Tuesday 12 April 2016

Living within your means

Have you ever asked yourself why the reporting of costs these days is always in the billions of pounds rather than millions which was common a number of years ago.
Monetary inflation, largely the result of Quantitative Easing, the Central Banks pumping money into the system, effectively devalue currencies and leads to an erosion in value across the board.
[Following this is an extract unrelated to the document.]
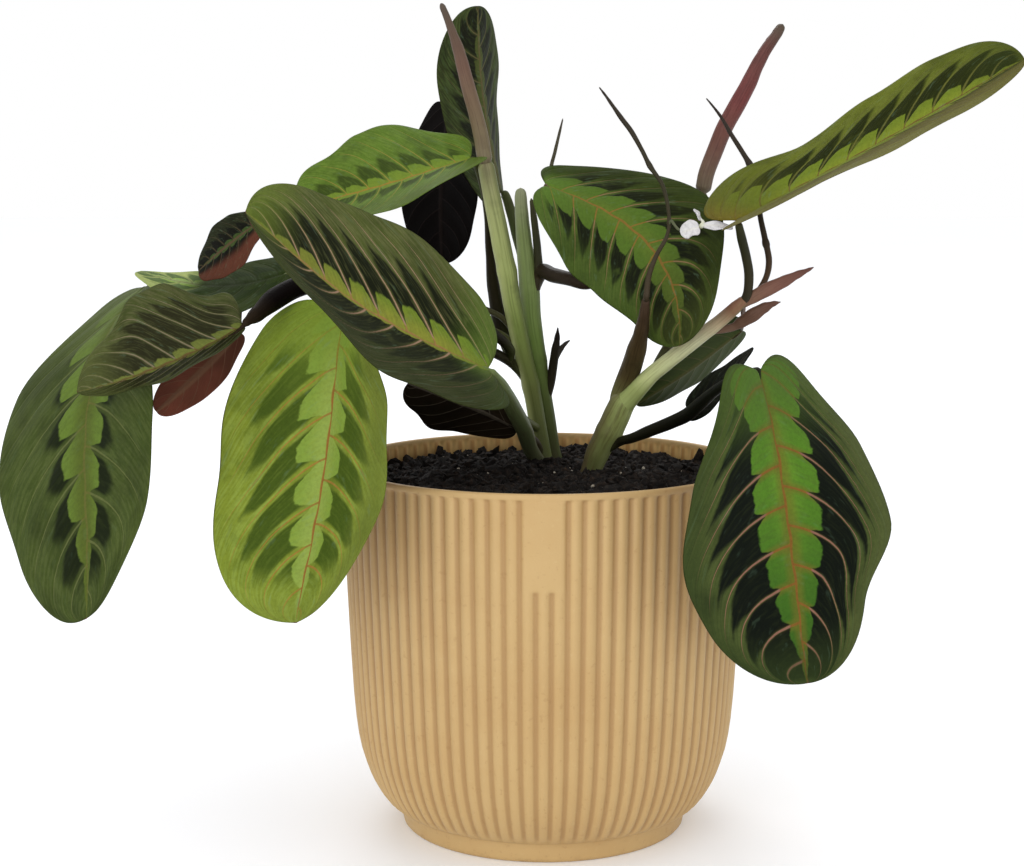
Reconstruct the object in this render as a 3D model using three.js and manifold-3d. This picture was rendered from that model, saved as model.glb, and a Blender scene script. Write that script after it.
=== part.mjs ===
// A prayer plant in a ribbed pot. Millimetres, +Z up, the pot stands on z = 0 around the origin.
// The blades, the stalks, the soil and the pot are separate solids with a small gap wherever two meet.
import * as THREE from 'three';
import { mergeVertices } from 'three/addons/utils/BufferGeometryUtils.js';
import Module from 'manifold-3d';

const wasm = await Module();
wasm.setup();

// ---- pot -------------------------------------------------------------------
const POT_HEIGHT = 129;
const FLUTES = 84;            // ribs around the pot
const FLUTE_DEPTH = 1.1;      // crest to groove
const WALL = 3.0;             // crest to the smooth inside
const FLOOR = 4.0;
const PANEL_HALF = 0.098;     // half angle of the plain field at the front, radians
const PANEL_BOTTOM = 97;
// height, crest radius, share of the flute depth there
const OUTER = [
  [0, 49.8, 0], [7.2, 51.0, 0], [8.2, 54.3, 0.8], [12, 57.9, 1], [20, 62.1, 1],
  [30, 65.3, 1], [48, 67.3, 1], [96, 69.7, 1], [98.5, 69.8, 1], [126.6, 70.4, 1], [127.2, 70.5, 0], [129, 70.4, 0],
];
const INNER = [[129, 68.1], [60, 65.2], [28, 61.6], [FLOOR, 46.0]];

// ---- soil ------------------------------------------------------------------
const SOIL_TOP = 122.4;
const SOIL_CROWN = 1.0;       // the soil rises a little towards the stems
const GAP = 0.3;

// ---- blades ----------------------------------------------------------------
const BLADE = 0.8;            // thickness of a blade solid
const STEPS = 60;             // steps along a midrib
const ROWS = 10;              // cross sections of a blade
const COLUMNS = [-1, -0.55, 0, 0.55, 1];
const KNOTS = [0, 0.12, 0.32, 0.55, 0.78, 1];
// base point, heading and rise of the midrib, roll of the upper face, length, half width,
// droop along the midrib, sideways bend, twist, fold and curl of the right and the left half,
// width factors of both halves at six knots, and how far the base lobes reach back
const LEAVES = {
  leaf_right_hanging: { base: [67.2, -71, 168.4], yaw: -0.523, pitch: -1.227, roll: 0.113, length: 101.8, half: 35.5,
    droop: [0.822, 0.213, 0.122], side: -0.029, twist: 0.933, fold: [0.117, 0.106], curl: [-0.247, -0.308],
    right: [-0.03, -0.11, 0.07, 0.11, 0.05, 0.04], left: [-0.02, -0.05, 0.11, 0.12, -0.2, -0.18], lobe: 0.5 },
  leaf_front_left: { base: [-66.2, -37.2, 182.9], yaw: -2.28, pitch: -1.314, roll: -0.035, length: 105.4, half: 38.2,
    droop: [0.654, -0.818, 0.208], side: -0.312, twist: -0.239, fold: [0.235, 0.396], curl: [-0.093, 0.027],
    right: [-0.04, 0.07, 0.1, 0.01, 0.06, 0.06], left: [-0.01, -0.17, -0, 0.04, 0.07, -0], lobe: 0.49 },
  leaf_far_left: { base: [-144.7, 27.6, 187.6], yaw: -2.139, pitch: -0.469, roll: 0.378, length: 136.1, half: 37.6,
    droop: [1.395, 0.962, -0.599], side: -0.224, twist: -0.06, fold: [0.061, -0.041], curl: [0, 0],
    right: [0, -0.22, 0.16, 0.09, 0, -0.05], left: [-0.6, -0.35, 0, 0.08, 0.2, -0.15], lobe: 0.5 },
  leaf_left_upper: { base: [-98.8, -42.1, 179.9], yaw: -2.711, pitch: -0.502, roll: -0.709, length: 58.5, half: 30.1,
    droop: [0.233, 0.095, 0.025], side: 0.543, twist: 0.147, fold: [0.029, -1.9], curl: [0, 0],
    right: [-0.01, -0.21, 0.1, 0.13, -0.12, -0.01], left: [-0.6, -0.6, -0.6, -0.6, -0.6, -0.6], lobe: 0.5 },
  leaf_left_turned: { base: [-109.1, 19.1, 172.2], yaw: -2.389, pitch: -0.692, roll: 1.781, length: 45.3, half: 8.2,
    droop: [0.211, 0.172, 0.226], side: -0.15, twist: 0.21, fold: [0.234, 0.204], curl: [0, -0],
    right: [-0.03, -0.09, 0.07, 0.05, -0.03, -0.01], left: [-0.01, -0.05, -0.06, -0, 0.04, 0.02], lobe: 0.5 },
  leaf_left_pale: { base: [-91.6, 16, 193.5], yaw: -3.23, pitch: -0.3, roll: -0.448, length: 54.8, half: 23.8,
    droop: [-0.006, -0.891, 0.505], side: 0.109, twist: 0.422, fold: [-0.03, -0.03], curl: [0, -0],
    right: [0, 0.03, 0.03, -0.02, -0.04, 0.01], left: [-0, -0.05, 0.16, -0.15, -0, 0], lobe: 0.5 },
  leaf_left_small: { base: [-101, 5.2, 210.8], yaw: 2.91, pitch: -0.575, roll: -1.183, length: 30.4, half: 10.4,
    droop: [0.554, 0.352, 0.402], side: 0.124, twist: 0.196, fold: [0.01, 0.028], curl: [0, 0],
    right: [-0.03, -0.06, 0.02, 0.09, -0.05, -0.02], left: [-0.01, -0.13, 0.1, 0.06, -0.06, -0], lobe: 0.5 },
  leaf_centre_left: { base: [-18.5, -35.2, 165.1], yaw: -2.484, pitch: 0.415, roll: -0.902, length: 106.7, half: 34.5,
    droop: [0.556, -0.538, 0.413], side: 0.144, twist: 0.07, fold: [0.23, 0.266], curl: [-0, -0],
    right: [-0.09, 0.02, 0.14, 0.02, -0, 0], left: [-0, -0.02, -0.02, 0.07, -0.05, -0], lobe: 0.5 },
  leaf_top_left: { base: [-25.9, 13.1, 233.9], yaw: -2.875, pitch: -0.259, roll: -0.32, length: 63.3, half: 26.9,
    droop: [0.463, -0.111, 0.097], side: 0.146, twist: -0.386, fold: [0.211, 0.284], curl: [-0, 0],
    right: [-0.02, -0.09, 0.13, 0.04, -0.17, -0.02], left: [-0, -0.05, 0.03, 0.02, 0, 0], lobe: 0.5 },
  leaf_top_upright: { base: [-15.9, 50.6, 221.9], yaw: -2.331, pitch: 1.227, roll: -1.248, length: 67.8, half: 22,
    droop: [0.015, -0.148, 0.001], side: 0.27, twist: -0.454, fold: [-0.437, -0.058], curl: [-0, 0],
    right: [-0, -0, -0.02, 0.01, 0.02, -0.01], left: [0, 0, 0.01, 0.03, 0.05, -0.02], lobe: 0.5 },
  leaf_behind: { base: [-35.5, 62.2, 251.8], yaw: -3.018, pitch: -1.441, roll: 2.701, length: 57.8, half: 21.5,
    droop: [0.193, -0.213, 0.165], side: 0.167, twist: -0.382, fold: [-0.09, -0.036], curl: [-0, -0],
    right: [0, -0, -0.04, 0.03, 0, -0.01], left: [0.01, -0.02, 0.03, 0.03, 0.02, 0], lobe: 0.5 },
  leaf_low: { base: [-9.2, 22.9, 136.9], yaw: -2.565, pitch: 0.496, roll: 0.812, length: 51.5, half: 15.1,
    droop: [0.281, 0.165, 0.145], side: 0.083, twist: 0.339, fold: [0.213, 0.15], curl: [-0, -0],
    right: [-0, -0.07, -0.01, 0.12, -0.08, -0.02], left: [-0.8, -0.7, -0.5, -0.45, -0.45, -0.45], lobe: 0.5 },
  leaf_centre_right: { base: [0.5, 15.8, 224.6], yaw: 0.038, pitch: -0.335, roll: 0.176, length: 85.8, half: 27,
    droop: [0.027, 0.119, 0.189], side: 1.532, twist: 1.52, fold: [-0.267, 0.251], curl: [0, 0],
    right: [0.01, 0.08, 0.05, -0.06, -0.11, 0.06], left: [0.02, -0.11, -0.06, 0.01, -0.14, -0.01], lobe: 0.5 },
  leaf_right_long: { base: [64.6, -19.1, 213.5], yaw: 0.083, pitch: 0.496, roll: 0.309, length: 107.1, half: 25.5,
    droop: [-0.028, -0.219, -0.159], side: 0.232, twist: 0.247, fold: [0.383, 0.23], curl: [-0, 0],
    right: [0, 0.05, -0.09, -0.07, 0.05, 0.04], left: [0.02, 0.13, -0.26, -0.17, 0.02, 0.18], lobe: 1.1 },
  leaf_right_olive: { base: [70.4, 22.1, 172.8], yaw: -2.965, pitch: -0.649, roll: 0.765, length: 46.1, half: 14.9,
    droop: [0.197, -0.299, 0.047], side: 0.017, twist: 0.005, fold: [0.168, 0.15], curl: [0, 0],
    right: [-0, -0.03, 0.02, 0.02, 0.01, -0.02], left: [-0, -0, -0, -0, -0, -0], lobe: 0.5 },
  leaf_right_small: { base: [48.9, -21, 149.5], yaw: -0.777, pitch: 0.586, roll: 1.227, length: 36.3, half: 7.9,
    droop: [0.055, -0.248, 0.08], side: -0.118, twist: -0.62, fold: [0.041, 0.036], curl: [0, -0],
    right: [0, 0, 0.02, 0.01, -0.01, -0], left: [-0.01, 0.02, 0.05, -0.04, -0.03, -0], lobe: 0.5 },};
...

Harold Wilson famously described it as "the pound in your pocket" after his devaluation in 1967 by which he meant what you could buy much the same with your pound. Remember, in the 1960s the purchases by the man in the street were relatively simple and largely home produced, and therefore it hadn't devalued across the board and life was relatively unaffected. Of course it was a con since imports went up but for most of us, it didn't matter.
With this phenomenon of QE being practised by most economies across the globe, the trade advantages, of having a cheaper currency to exploit overseas markets is lost or evened out as devaluation is much the same across all sophisticated societies.
Billionaires become more and more common as they exploit the currency fluctuations whilst we at the other end of the economic spectrum  stay, if we are lucky, virtually static.
Coming off the pre war gold standard and falling under the fixed convertibility of $35 to the ounce agreed at Bretten Woods after the war was a currency bench mark but when Nixon stopped the convertibility and allowed the dollar to float, the gloves were off and the speculators were given free reign.
Today's currency hardly relates to anything. The debt mountain is now many multiples of the total assets in the world and so a book of accounts resemble a bankruptcy of unimaginable proportions. It's all silly money played in a casino with no one accountable for the house. 
One day it will come crashing down as it nearly did in 2004. 
The banks on whom we place our trust are in the hands of shareholders who demand growing returns. Short-termism is the only game in town and one wonders, as the banks fail and close their doors,how we the people will survive without our credit. Perhaps Barter will be the currency. Grow your crops and learn to weave as you hunker down and re-learn how to live within your means !!!
Perhaps we will rediscover ourselves, discover our true strength of character working with the little we have and not dreaming what credit can buy. 
We will join the billions of others who have no bank account, no financial gizmo to provide the "codology" which we were fed in the early 60s when the money we earned was not paid directly into our own hands, as it had been at the end of a working week, but had to be deposited into a bank account, a financial deceit if ever there was one. Your money became their money. They used your money to trade and lend on substantial rates of interest, whilst paying you nothing for the privilege. 
They issued you with credit  cards and other incentives to spend and charged you on each purchase or on the use of the card which had been thrust upon you irrespective of your wishes.
They incentivised the banking system by drawing us all into its clutches and you and I have been their fodder ever since.